Auf offener See westlich von Irland simulieren die Modelle zum Teil deutlich über 200 km/h Windgeschwindigkeiten als Böen und Windmittel von etwa 170 km/h. Dies lässt Vergleiche zu Hurrikanen zu, die zwar eine andere Entstehungsgeschichte, aber zum Teil ähnliche Windgeschwindigkeiten haben. Éowyn erreicht mit den genannten Werten auf der fünfstufigen Saffir-Simpson-Hurrikan-Windskala den Wert eines Hurrikans der Kategorie 2. Weil der Sturm so außergewöhnlich ist, wurde ein Flugzeug der „hurricane hunter“ aus den USA nach Irland verlegt. Das Flugzeug „Kermit the Frog“ wird Aufklärungsflüge in Éowyn fliegen, um dessen Stärke und Struktur besser bestimmen zu können.

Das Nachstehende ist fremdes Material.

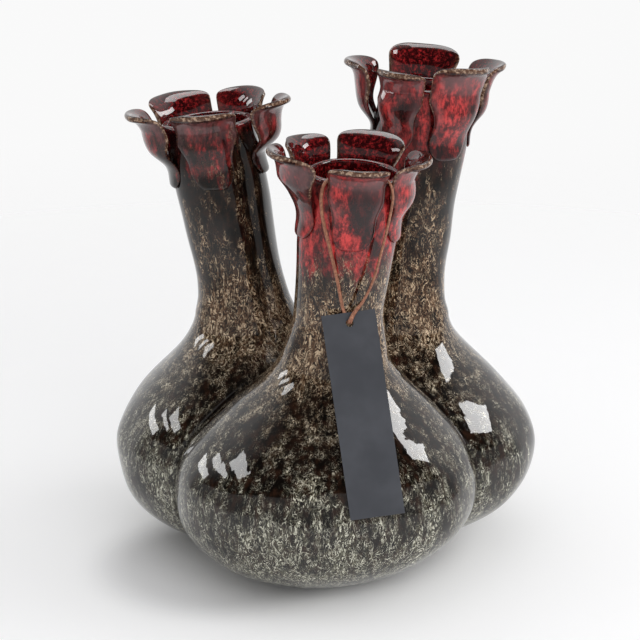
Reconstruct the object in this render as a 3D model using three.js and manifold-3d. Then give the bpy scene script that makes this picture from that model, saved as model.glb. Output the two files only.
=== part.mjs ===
// A stoneware vase of three joined flasks, each with a flower of petals round its rim,
// and a plain card tag on a leather cord. Millimetres, +Z up, the front faces -Y.
// The origin lies on the table, under the middle of the vase.

import * as THREE from 'three';
import { mergeVertices } from 'three/addons/utils/BufferGeometryUtils.js';
import Module from 'manifold-3d';

const wasm = await Module();
wasm.setup();

// Body
const BELLY_RADIUS = 88;
const BELLY_HEIGHT = 56;
const FOOT_RADIUS = 21;
const COLLAR_RADIUS = 30.5;
const SHOULDER_HEIGHT = 79; // from the belly up to the collar
const COLLAR_HEIGHT = BELLY_HEIGHT + SHOULDER_HEIGHT;
const LOBE_SPREAD = 43.5; // from the middle of the vase to the axis of each lobe
const BODY_WALL = 6;
const BASE_SLUMP = 10; // how far the foot has settled to the left of the belly
const JOINT_GAP = 0.3; // between pieces that are luted or laid together

// Necks
const WAIST_RADIUS = 25.6;
const WAIST_DROP = 80; // from the rim down to the waist
const THROAT_RADIUS = 27.8;
const THROAT_DROP = 35;
const MOUTH_RADIUS = 27;
const NECK_WALL = 4.6;
const LIP_RISE = 1.5;
const LEAN_START = BELLY_HEIGHT + 14; // height where the flasks begin to lean apart
const RING_TILT = 0.45; // share of the lean that the rim tilts by

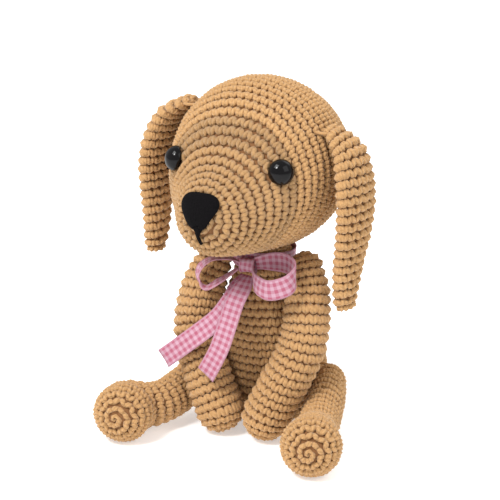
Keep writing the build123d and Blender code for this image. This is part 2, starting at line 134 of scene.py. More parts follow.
@dataclass(frozen=True)
class Ring:
    """One oval section of a stuffed shape."""

    centre: Vector
    across: Vector
    other: Vector
    wide: float
    thick: float

    def at(self, turn: float) -> Vector:
        """The point at an angle round the ring."""
        return (
            self.centre
            + self.across * (self.wide * math.cos(turn))
            + self.other * (self.thick * math.sin(turn))
        )

    def tangent(self, turn: float) -> Vector:
        """The direction in which the ring runs at an angle."""
        return self.other * (self.thick * math.cos(turn)) - self.across * (self.wide * math.sin(turn))


def smooth_through(values: Sequence[float], place: float) -> float:
    """A smooth curve through evenly placed values.

    Args:
        values: the values at places 0, 1, 2 and so on.
        place: where to read the curve.

    Returns:
        The curve's value there.
    """
    last = len(values) - 1
    i = min(max(int(place), 0), last - 1)
    t = min(max(place - i, 0.0), 1.0)
    before, a, b, after = (values[min(max(k, 0), last)] for k in (i - 1, i, i + 1, i + 2))
    slope_a, slope_b = (b - before) / 2, (after - a) / 2
    cube, square = t**3, t**2
    return (
        a * (2 * cube - 3 * square + 1)
        + slope_a * (cube - 2 * square + t)
        + b * (3 * square - 2 * cube)
        + slope_b * (cube - square)
    )


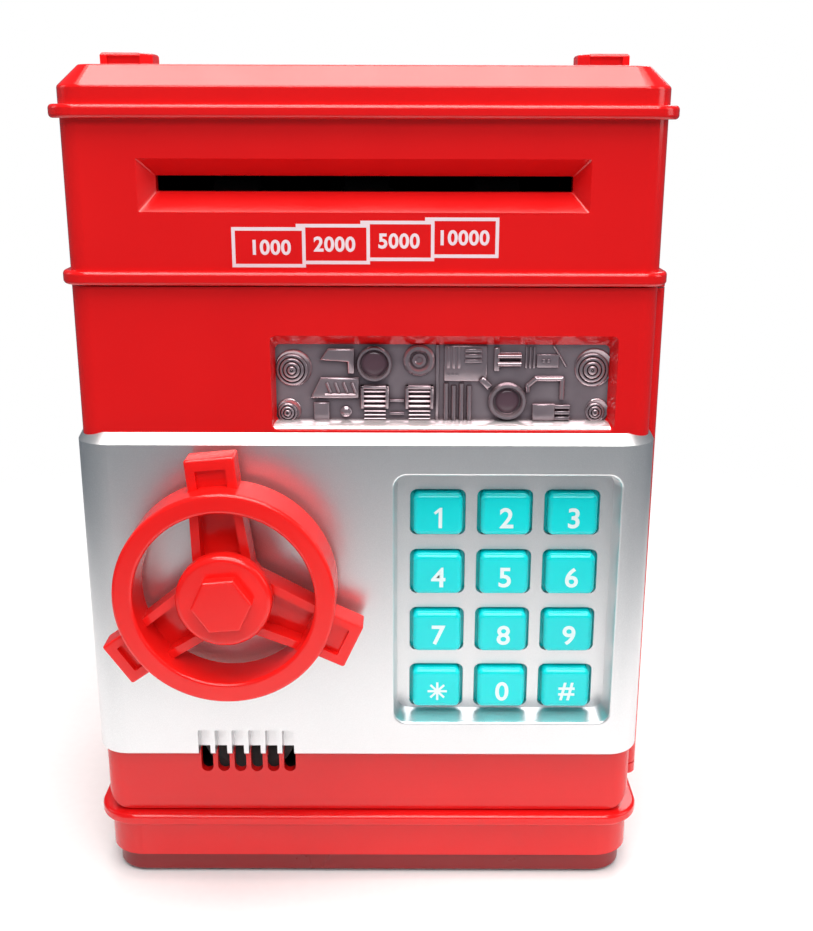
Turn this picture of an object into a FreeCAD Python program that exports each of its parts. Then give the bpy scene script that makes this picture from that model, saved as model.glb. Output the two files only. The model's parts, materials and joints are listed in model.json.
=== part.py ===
"""Toy ATM savings bank: housing, hinged door with keypad and turning wheel, powered note slot.

Millimetres.  +X is the object's right seen from the front, +Y its back, +Z up.
The origin is on the floor, at the centre of the whole object's width and depth.
"""
import FreeCAD
import Part
import math
import os

V = FreeCAD.Vector

# ---- driving dimensions: widths and depths -------------------------------------------------
body_width = 130.6          # outside of the housing's side walls
body_depth = 106.0          # front wall face to back wall face
wall = 2.2                  # moulded wall
fascia_proud = 3.0          # silver fascia ahead of the door's face
wheel_reach = 17.5          # hex nut's face ahead of the fascia
foot_flange = 2.7           # bottom flange beyond the walls
mid_flange = 1.7
lid_flange = 2.2
lid_corner = 6.5
gap = 0.35                  # moving edges to fixed edges

half_w = body_width / 2
front_y = (fascia_proud + wheel_reach - foot_flange - body_depth) / 2
back_y = front_y + body_depth
fascia_y = front_y - fascia_proud

# ---- driving dimensions: heights -----------------------------------------------------------
z_skirt = 0.5               # underside of the bottom cover, on its feet
z_base = 6.1
cover_screw_sunk = 0.7      # the battery cover's screw head lies flush in it
z_foot_flange = (15.5, 18.4)
z_mid_flange = (149.65, 152.7)
z_lid_flange = (184.8, 187.7)
z_lid_band = 191.35
z_lid_top = 195.8
z_lug_top = 198.5

# ---- door ----------------------------------------------------------------------------------
door_z = (z_foot_flange[1] + gap + 0.15, z_mid_flange[0] - gap)
door_x = (-half_w, half_w - 0.1)
door_rim = 12.0             # depth of the door's rim, from its face
door_corner = 4.5           # round of the door's upright edges
hinge_x = 64.8
hinge_y = fascia_y + 11.6
barrel_r = 2.9
pin_r = 1.25
running = 0.06              # radial play of pins and shafts in their bores
barrel_z = (28.5, 148.4)
ear_height = 2.6

# ---- fascia --------------------------------------------------------------------------------
fascia_half = 66.5
fascia_z = (35.7, 114.1)
fascia_bevel = 2.2          # height of the sloping top edge
fascia_corner = 8.0         # round of its upright edges
vent_depth = 4.2            # of the vents' grooves, with a floor moulded on the fascia's back

# ---- window --------------------------------------------------------------------------------
window_outer = (-21.2, 56.5, 116.8, 138.5)      # low x, high x, low z, high z
window_inner = (-20.5, 55.2, 118.1, 135.9)
window_deep = 4.0

# ---- keypad --------------------------------------------------------------------------------
pad = (6.4, 58.5, 44.5, 107.0)                  # rim of the keypad's recess
pad_floor_depth = 6.5
pad_draft = 0.8
pad_lip = 0.5                                   # round of the recess's rim
key_centre = (32.45, 73.85)
key_pitch = (15.75, 14.87)
key_hole = (13.1, 11.2)
key_size = (11.5, 10.1)
key_lip = 1.2                                   # retaining flange beyond the cap's sides
key_lift = 2.4                                  # key's face above the recess's floor
key_names = ["1", "2", "3", "4", "5", "6", "7", "8", "9", "star", "0", "hash"]

# ---- wheel ---------------------------------------------------------------------------------
wheel_x, wheel_z = -31.3, 82.0
wheel_turn = 5.0                                # degrees, as it stands
ring_r = (20.3, 24.9)
ring_y = (fascia_y - 14.0, fascia_y - 3.0)
tab_reach = 31.6
shaft_r = 3.0
strike_z = (74.0, 90.0)

# ---- vents ---------------------------------------------------------------------------------
vent_first = -39.75                             # centre of the first slot
vent_pitch = 4.08
vent_width = 2.9
vent_z = (29.4, 42.3)
vent_count = 6
vent_block_x = (vent_first - 2.6, vent_first + (vent_count - 1) * vent_pitch + 2.6)
vent_block_top = vent_z[1] + 1.2

# ---- note slot and drive -------------------------------------------------------------------
slot_z = (169.5, 172.9)
slot_half = 45.4
funnel_z = (165.4, 176.6)
funnel_half = 48.75
funnel_deep = 4.0
note_z = (slot_z[0] + slot_z[1]) / 2
roller_y = front_y + 22.0
drive_r = 6.0
idler_r = 4.0
coin_slot = (30.0, 4.4)                         # length and width on the lid

shapes = {}


def add(node, *solids):
    """Names one sub-part; several solids stay separate in one node."""
    shapes[node] = solids[0] if len(solids) == 1 else Part.makeCompound(list(solids))


def box(x, y, z):
    """A block from (low, high) pairs."""
    return Part.makeBox(x[1] - x[0], y[1] - y[0], z[1] - z[0], V(x[0], y[0], z[0]))


def rod(r, start, along, length):
    """A cylinder from a start point along an axis."""
    return Part.makeCylinder(r, length, V(*start), V(*along))


def tube(r_in, r_out, start, along, length):
    return rod(r_out, start, along, length).cut(rod(r_in, start, along, length))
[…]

Für Deutschland sind die Auswirkungen von Éowyn dagegen überschaubar. Zwar frischt am Freitag vor allem in der Westhälfte der südwestliche Wind auf, stürmisch wird es aber nur in exponierten Lagen und im höheren Bergland sowie an der Nordsee. Doch auch dort sind die Windgeschwindigkeiten viel geringer als über den Britischen Inseln. Bemerkenswerter sind da schon die Höchsttemperaturen, denn Éowyn führt milde Luft subtropischen Ursprungs in den Süden Deutschlands. Am Freitag werden am Oberrhein bis zu 12, am Samstag sogar bis 16 Grad erreicht.